From this point, you enter the base of the dome and are actually inside St. Peter’s looking down on the people below. Notice the mosaics on the walls and the size of the pictures that are a bit distorted so that those on the ground can view them properly. After walking part way around the base of the dome, you head through a doorway on your way up to the top. In places it gets very narrow and you actually walk a bit tilted because the ceiling is tilting inwards due to the curvature of the dome.
Note: If you are slow or taking your time, step aside when you have opportunities (at windows, etc.) to allow those behind you to pass. Because there is only room for one person at a time, if you are stuck behind really slow people, it is not as enjoyable; so please be considerate.
Once you reach the top, you come out on the lantern at the top. From there you can walk completely around the top view all of Rome, looking down on St. Peter’s Square and the Vatican Museum. After having your fill of the views, find the staircase down and begin your descent (which goes much faster than going up!). You reach that same halfway stop and can go out almost to the edge of St. Peter’s façade, looking at the backs of the statues. From here there are bathrooms and a nice photo opportunity of the dome. I saw some people having lunch while taking a break here.
Continue down the steps and back into St. Peter’s, next to the Baptistry. If you are planning to tour the church now, I highly suggest you proceed to the back and enjoy the church from that area as a starting point.
We were so fortunate to have a beautiful day when we climbed the dome – it was absolutely wonderful! And the exercise made that pizza at lunch taste so much better!
Wow!!! what an amazing place! the artwork inside is absolutely beautiful, stunning. There is so much to see in here. we spent a good couple of hours wandering around, admiring the sculptures and the artwork that was in there. Even the floor is amazing. There are many different areas for worship, and services are performed throughout the day which you are free to attend, no ticket required. What i would say is please show some respect. This is at the end of the day a place of worship. PLEASE PLEASE PLEASE don't film or take photographs of services when they are on - please show some respect. It is quite bad they have to have 'bouncers' telling people not to take photographs whilst a service is taking place - to me that is common sense!!
Fortunately for me at least I had been to St Peter's Basilica and up its dome and to the Vatican Museums/Sistine Chapel on my first trip to Rome as a child. I say fortunately because we arrived at St Peter's to find a huge queue snaking and spiraling all the way across the square. It looked as if you may have had to camp out for days to get in. Needless to say we did not.
Once you are at the very top, make full use of your camera as those photographs will be the ones you will treasure most of your visit to the cupola. The view is magnificent. The muscles will ache next morning but that's tomorrow. For the moment, enjoy the panoramic scene laid out before you.

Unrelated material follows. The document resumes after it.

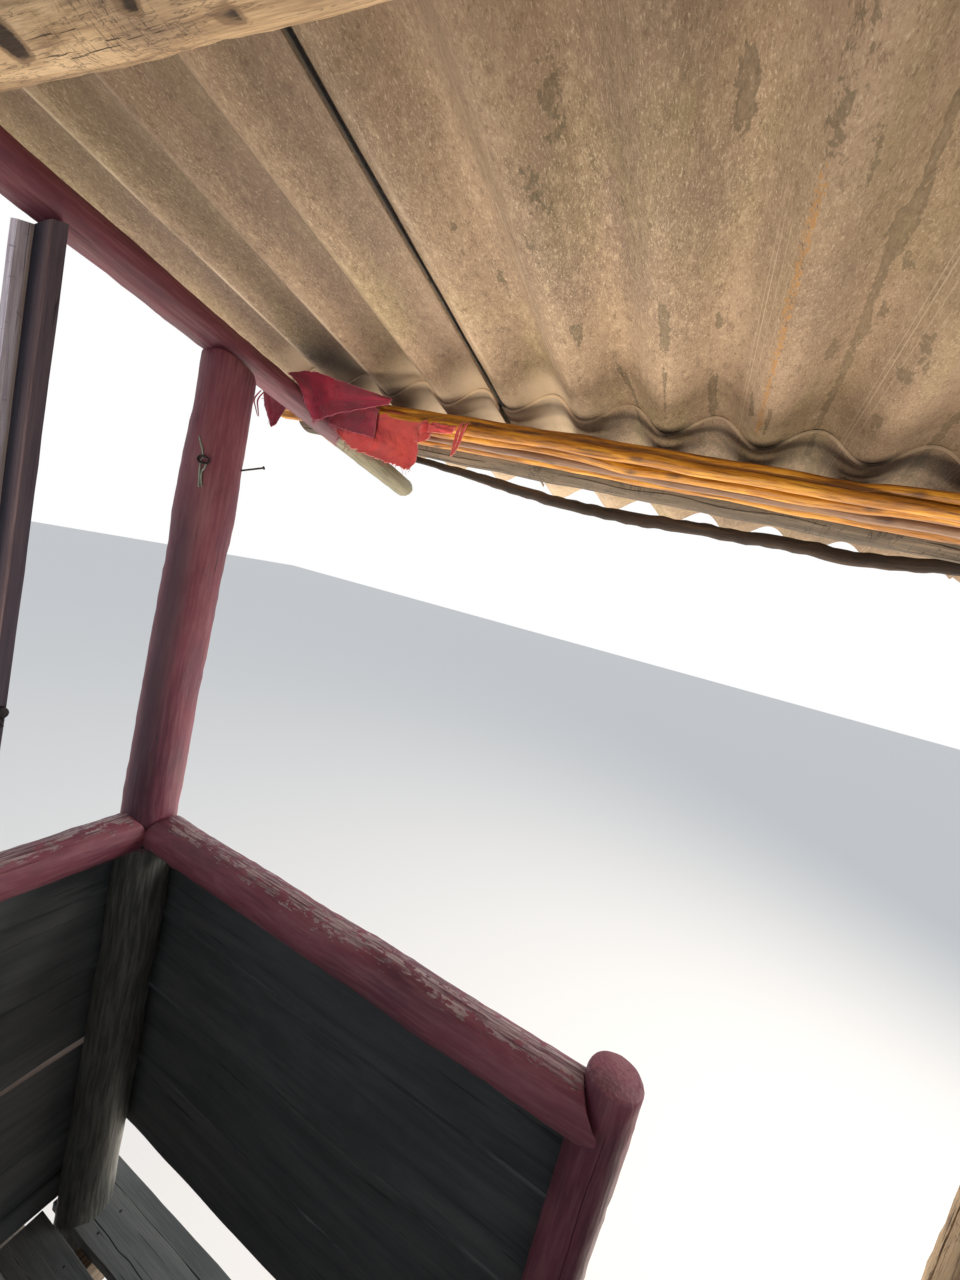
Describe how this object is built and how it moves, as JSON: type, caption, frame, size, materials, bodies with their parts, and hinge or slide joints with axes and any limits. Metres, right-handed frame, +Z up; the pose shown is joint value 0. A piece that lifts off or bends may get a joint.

First Written: Oct. 02, 2012
At the extreme right of the basilica there is the entrance to the steps and the elevator which take you to the top of the cupola. The admission fee is Euro 5,00 for the 551 steps or Euro 7,00 for the elevator and the remaining 320 steps. If you are feeling energetic, by all means take the stairs, else, the elevator will do part of the job. Either way, after you buy your ticket, you wait in line and when the guard waves you forward, you go ahead.
After you have availed the elevator, the view from the top is stupendous. Rome stretches out before you. The most prominent features will, of course, be the Pantheon and the Coliseum. Try and figure those out. You can also see the statues of the saints lining the facade of St. Peter's Basilica. You can then browse around in the gift shop or sip a cup of coffee in the coffee shop there.
If you wish to go beyond that, be aware that the steps get narrower and narrower towards the top, the walls start bearing down on you and you will have to lean a bit to your left as you climb up. On your return, you will be leaning in the opposite direction. As you climb up, you'll pass several small windows. You may rest against them and then click a few photographs from them of the view outside.
First Written: Oct. 02, 2012
The Basilica is really huge. Its length is roughly 624 ft (190 m) long, the height is 150 ft (45.50 m) and it is 190 ft (58 m) wide. The dome is almost 450 ft (136 m) high. The moment you enter, you are struck by the sheer vastness of the space; it's like entering a mammoth stadium. You will immediately notice a roped off middle portion which, on closer inspection, will reveal markings of the lengths of the other Churches in the world.
If you look to your right, you will see Michelangelo’s Pieta, shielded by thick bullet-proof glass. This was crafted when he was barely 24 years old, in 1499. Take your time over it. I had read in the novel by Irving Stone (‘The Agony and the Ecstasy’) that Michelangelo risked his life to visit various morgues in the city to dissect unclaimed corpses so as to properly understand and represent the human body. If you look intently at the lifeless form of Jesus, you will notice the striking resemblance to the human form. And this was when the dissection of human bodies was considered a crime and a persuasion by the devil. The complete limpness of the body of Jesus and the helplessness of His Mother, The Virgin Mary, as she looks at her dead son, is so real that many worshippers are overcome with emotion. And imagine, one lunatic went into the Basilica with a hammer and broke the left arm of The Virgin's statue. After that dastardly attack, the statue is behind a bulletproof glass.
As you walk along towards the altar, innumerable great works of art are there for you to behold and to marvel at. Of particular interest are the statue of Saint Peter Enthroned by Arnolfo di Cambio, one foot of which is almost worn away by the kisses of the faithful and the monument to Gregory XIII by Camillo Rusconi.
Near about the altar are four huge statues representing the passion of Christ. In order of sequence, they are of St Longinus, the soldier who struck the right rib cage of Christ; St Helen, the mother of Emperor Constantine who brought the cross and nails used in the crucifixion to Rome; St Veronica, who used a piece of cloth to wipe the face of Christ on the road to Calvary; St Andrew, who was crucified in Greece. In the middle stands Bernini’s baldachin, a ceremonial canopy of bronze over the Papal altar, commissioned by Pope Urban VIII Barberini.
It has four huge twisted columns spiralling upwards, crowned by an equally ornate canopy. The gold dove inside the canopy represents the Holy Spirit. Beneath this is the tomb of Saint Peter, the holiest of the holy place and the site to which millions of devotees throng.
To your left, facing the altar is a small door leading to the basement. Next to it is a lift which brings you from the Sistine Chapel directly to this Basilica. You may also like to explore St. Peter's Treasury which is beyond the sacristy.